ABSTRACT

Harry B.Smith began the 1918-19 season in the company of old friends. The Soul Kiss was once again touring the country, and a new vehicle for Nora Bayes, commissioned by producer Harry H.Frazee, was scheduled for an October 24 opening at the Broadhurst Theatre. The composer was A.Baldwin Sloane, who had provided songs for The Liberty Belles and A Girl from Dixie, the two shows Harry had a hand in producing. The result was Ladies First, an adaptation of Charles H.Hoyt’s farce A Contented Woman, brought “up to the minute” by Smith’s book and lyrics.
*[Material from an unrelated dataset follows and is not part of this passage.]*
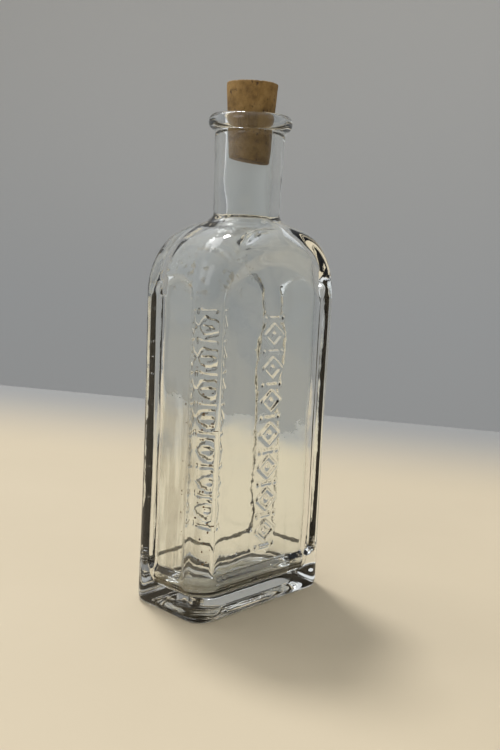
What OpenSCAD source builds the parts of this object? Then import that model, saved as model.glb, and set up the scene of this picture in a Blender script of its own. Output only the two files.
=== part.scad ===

The plot traded on the suffragette movement that had won a recent victory when the state legislature of New York adopted a constitutional amendment extending equal voting rights to women in November 1917. While Ladies First was on its pre-Broadway tour, the U.S. Senate was debating a womens suffrage amendment, but by the time the show opened in New York, the bill had been rejected. The political environment surrounding the show would seem to have made the story of Betty Burt (Nora Bayes), who runs against her fiancé, Benton Holmes (Irving Fisher), for Mayor of their village, especially timely. She does not succeed in getting elected, but is satisfied with being the Mayor’s wife. Florence Morrison played the role of Aunt Jim, an aging suffragette who convinces Betty to run for office, and William Kent acted the low comic role of Uncle Tody, her browbeaten husband. The critics complained that Smith’s updating only served to demonstrate more clearly “the corrosion of time and the political tide,” and that the most successful moments were those when Hoyt’s original text managed to shine through the “Harry-B-Smithing.”